Seeing the Menil’s Prices prompted a Dallas road trip to see his traveling retrospective, which is on view through May 12 at the Nasher Sculpture Center, and the Cindy Sherman survey, which wraps up its national tour at the Dallas Museum of Art on June 9. Of the two, Sherman’s work is more familiar thanks to its sheer ubiquity and the art-world celebrity that has chased the reclusive artist since her breakout Untitled Film Stills (1977-80), shown in their entirety here, established her themes of identity and photographic representation.
Having seen an earlier Sherman survey in 1991 – several years before making art or taking my first art-history class – I was struck by how much of her earlier work I instantly recognized when I saw this retrospective at its San Francisco Museum of Modern Art stop last year.
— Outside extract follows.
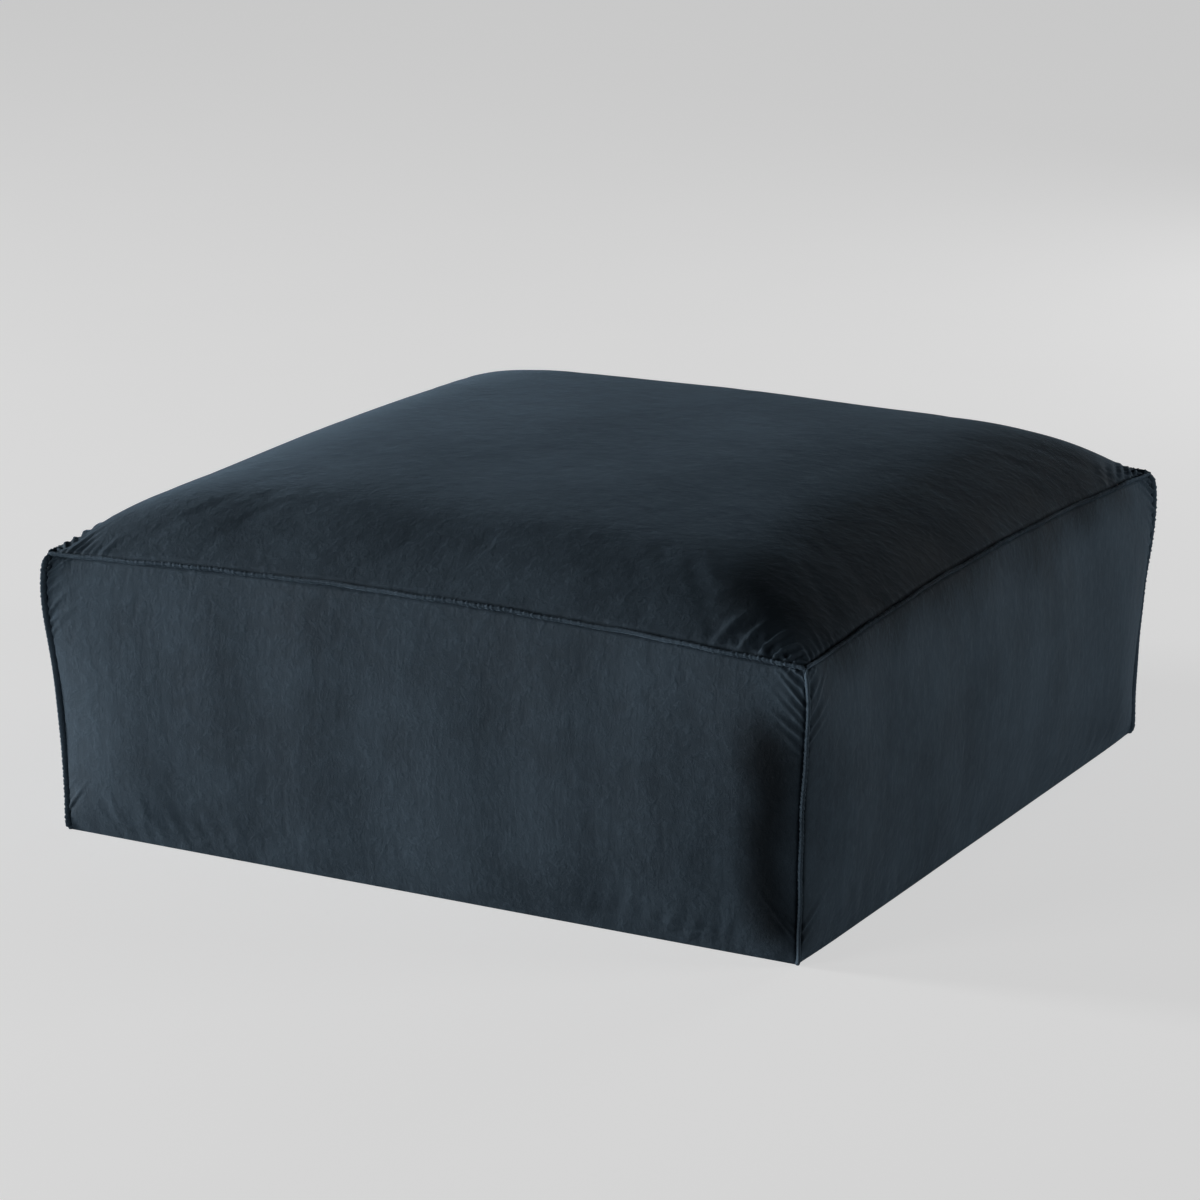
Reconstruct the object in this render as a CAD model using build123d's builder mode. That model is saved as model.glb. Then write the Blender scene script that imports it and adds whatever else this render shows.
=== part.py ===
"""Floor cushion: a zipped velvet cover over an inner bag, fibre padding and three layers of foam.

Millimetres. +Z is up, -Y is the front and +Y the back, where the zip is. The origin is on the floor, under
the centre. One outline describes the cushion. It is drawn square on to the front and square on to the side,
and the two extrusions cross in the outer envelope. The same outline drawn smaller gives each layer inside it.
"""

import os

from build123d import *

# The cushion's outside
SEAM_HALF = 500.0        # centre to the top seam
SEAM_HEIGHT = 352.0      # floor to the top seam
CROWN_RISE = 83.0        # top seam to the highest point of the crown
WIDEST_HALF = 509.0      # centre to the side panels where they bulge most
WIDEST_HEIGHT = 190.0    # floor to that bulge, where the side stands upright
BASE_HALF = 492.0        # centre to the foot of the side panels
BASE_ROUND = 20.0        # rounding where the side panels turn under
TURN_UNDER = 35.0        # width of side panel that lies under the cushion

# Layers inside the cover, as distances inwards from its outer face
COVER_THICK = 3.0
LINER_OUTSIDE = 6.0
LINER_THICK = 1.5
LINER_BASE_SEAM = 10.0   # floor to the seam round the liner's base
WADDING_OUTSIDE = 8.0
WADDING_THICK = 20.0     # at the foot, where it is thinnest
LAYER_GAP = 0.5          # between the foam, the wadding and the topper

# Foam layers, as heights above the floor
BASE_FOAM_TOP = 150.0
CORE_FOAM_TOP = 290.0

# The folded strip sewn into the seams
WELT_PROUD = 5.0
WELT_THICK = 3.5
CORNER_WELT_FOOT = 14.0  # floor to the lower end of a corner strip

# Zip, along X at the back panel's widest height
SLIT_HALF_LENGTH = 445.0
SLIT_HALF_HEIGHT = 5.4
TAPE_HALF_LENGTH = 450.0
TAPE_HEIGHT = 13.0
TAPE_THICK = 0.8
TAPE_GAP = 1.0           # between the two tapes, where the slider's web passes
CHAIN_HALF_LENGTH = 436.0
TEETH_HEIGHT = 2.1
TEETH_THICK = 1.8
STOP_LENGTH = 4.0
STOP_HEIGHT = 6.4
STOP_THICK = 2.1

SLIDER_AT_X = 428.0      # at rest, with the zip closed
SLIDER_LENGTH = 12.0
SLIDER_HEIGHT = 8.8
SLIDER_PLATE = 1.2
SLIDER_WEB = 0.6
SLIDER_WEB_LENGTH = 8.0
SLIDER_CLEARANCE = 0.4   # between each plate and what it slides over
SLIDER_ROUND = 2.0

BRIDGE_LENGTH = 4.4
BRIDGE_WIDTH = 2.4
BRIDGE_TALL = 2.8
PIVOT_RISE = 1.25        # from the slider's outer plate to the pull's axis
PIVOT_HOLE_RADIUS = 0.68
PIVOT_PIN_RADIUS = 0.60

PULL_LENGTH = 26.0       # from its axis to its far end
PULL_WIDTH = 6.4
PULL_THICK = 1.2
PULL_ROUND = 2.6
PULL_WINDOW_LENGTH = 3.4
PULL_WINDOW_WIDTH = 3.0
PULL_HOLE_RADIUS = 1.4
PULL_HOLE_FROM_END = 3.6

REACH = 600.0            # further out than anything on the cushion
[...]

Seeing it again in Dallas, I was struck by how little of the work she’s made in the intervening years has similarly stuck with me.
The resounding exceptions are her “society portraits,” first shown just after the market crash of 2008. Having covered my share of society ladies during my Houston Chronicle days, I can vouch for the authenticity Sherman achieves, which I suspect has to do with the likelihood that she’s sat next to her fair share of them at museum galas, giving her ample opportunities to study their icy vulnerability and their use of makeup, Botox and haughtiness to mask their underlying fears of aging and being cast aside.
While the Sherman retrospective gets a little exhausting – which may be part of the point, given her themes – the Price survey is endlessly astonishing. It drives home the realization that, even if you’ve seen enough isolated examples of his work from different periods to know that he was a major innovator, you haven’t really seen Price until you’ve seen him in bulk. A Robert Irwin quote sums up what I’d somehow never realized about Price but that this show makes obvious: that he was the “first and still the best contemporary sculptor to employ the full power of color: its physicality, its weight, density, and unique ability to articulate form and feelings.”